Former Swedish Saab bosses appear in court

Swedish car maker Saab's former CEO Jan Åke Jonsson and the firm's former head lawyer Kristina Geers have appeared in court in Vänersborg in west Sweden, accused of falsifying financial documents shortly before the company went bankrupt in 2011.

Former Swedish Saab bosses appear in court
Saab's former CEO Jan Åke Jonsson.
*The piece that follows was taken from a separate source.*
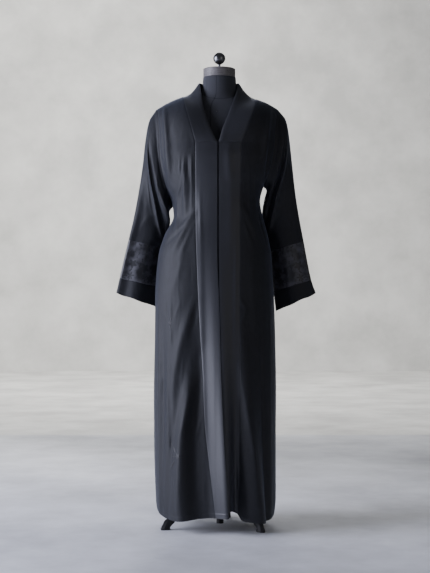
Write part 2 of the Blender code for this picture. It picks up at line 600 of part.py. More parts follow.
def cloth_pieces():
    """All the pieces of the cloak as grids of outer points."""
    fronts = {side: front_grid(side) for side in (-1, 1)}
    back = back_grid()
    plackets = {side: placket_grid(side) for side in (-1, 1)}
    pieces = {
        "back": dict(grid=back, closed=False, facing=-1,
                     sewn=["last_row", "first_column", "last_column"]),
        "neck_band": dict(grid=collar_grid(fronts, plackets), closed=False, facing=-1,
                          sewn=["first_row", "last_row", "last_column"]),
    }
    worn = {-1: "right", 1: "left"}
    for side in (-1, 1):
        pieces[f"front_{worn[side]}"] = dict(
            grid=fronts[side], closed=False, facing=side,
            sewn=["last_row", "first_column", "last_column"])
        pieces[f"placket_{worn[side]}"] = dict(
            grid=plackets[side], closed=False, facing=-side,
            sewn=["last_row", "first_column"])
        loop = armhole_loop(side, fronts[side], back)
        lace_start, lace_end = LACE_SHARES
        spans = {"sleeve": np.linspace(0, lace_start, SLEEVE_RINGS + 1),
                 "sleeve_band": np.linspace(lace_start, lace_end, LACE_RINGS + 1),
                 "cuff": np.linspace(lace_end, 1, CUFF_RINGS + 1)}
        for name, shares in spans.items():
            sewn = ["first_row"] if name == "cuff" else ["first_row", "last_row"]
            pieces[f"{name}_{worn[side]}"] = dict(
                grid=sleeve_grid(side, loop, shares), closed=True, facing=side, sewn=sewn)
    return pieces


# ---------------------------------------------------------------- the dress form and its stand
FORM_CENTRE_X = 0.0135
# Height, half-width, depth to the front and to the back of the form.
FORM_SECTIONS = [
    (0.745, 0.150, 0.100, 0.112), (0.755, 0.156, 0.106, 0.120), (0.82, 0.164, 0.114, 0.130),
    (0.90, 0.160, 0.112, 0.126), (0.97, 0.142, 0.103, 0.112), (1.03, 0.122, 0.096, 0.098),
    (1.08, 0.118, 0.096, 0.092), (1.14, 0.126, 0.106, 0.092), (1.20, 0.140, 0.122, 0.096),
    (1.25, 0.150, 0.128, 0.100), (1.30, 0.158, 0.118, 0.104), (1.345, 0.168, 0.098, 0.102),
    (1.385, 0.176, 0.084, 0.092), (1.412, 0.176, 0.072, 0.078), (1.430, 0.160, 0.065, 0.066),
    (1.443, 0.132, 0.061, 0.062), (1.453, 0.098, 0.058, 0.059), (1.465, 0.070, 0.0555, 0.057),
    (1.485, 0.0595, 0.0530, 0.0555), (1.509, 0.0572, 0.0515, 0.0545), (1.5330, 0.0560, 0.0510, 0.0540)]
FORM_SIDES = 34
CAP_RADIUS, CAP_HEIGHT = 0.0548, 0.0302
CAP_X, CAP_Z = 0.0130, 1.5335
STEM_RADIUS, STEM_HEIGHT = 0.0043, 0.0150
BALL_RADIUS = 0.0208
POLE_RADIUS, POLE_TIP_Z, POLE_TOP_Z = 0.0125, 0.012, 0.7445
HUB_RADIUS, HUB_BOTTOM, HUB_TOP = 0.034, 0.135, 0.215
HUB_RIM, HUB_LOWER_BEVEL, HUB_SHOULDER, HUB_SIDES = 0.006, 0.010, 0.018, 24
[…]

Photo: Karin Olander/TT
The pair are accused of falsifying the paperwork at the height of the Swedish company's financial difficulties at the start of the decade.
 
A third person – who has not been named in the Swedish media – is accused of assisting them by issuing false invoices adding up to a total of 30 million kronor ($3.55m).
 
According to court documents, the charges relate to the firm's business in Ukraine and the paperwork in question was signed just before former CEO Jan Åke Jonsson resigned.
 
Both Jonsson and Saab's former head lawyer Kristina Geers have admitted signing the papers but denied knowledge of the Ukranian firm implicated in the case.
 
All three suspects deny all the charges against them.
 

Saab's former head lawyer Kristina Geers. Photo:  Björn Larsson Rosvall/TT
 
Saab filed for bankruptcy at the end of 2011, after teetering on the edge of collapse for nearly two years.
 
Chief prosecutor Olof Sahlgren told the court in Vänersborg on Wednesday that the alleged crimes took place in March 2011, when Saab was briefly owned by the Dutch company Spyker Cars.
  
It was eventually bought by National Electric Vehicle Sweden (Nevs), a Chinese-owned company after hundreds of staff lost their jobs.
 
The car maker, which is based in west Sweden, has struggled to resolve serious financial difficulties by attracting new investors since the takeover.
 
In October 2014 it announced it had axed 155 workers, close to a third of its workforce.
 
Since 2000, Saab automobile has had no connection with the defence and aeronautics firm with the same name. It only produces one model today, the electric 9-3 Aero Sedan, mainly targeting the Chinese market.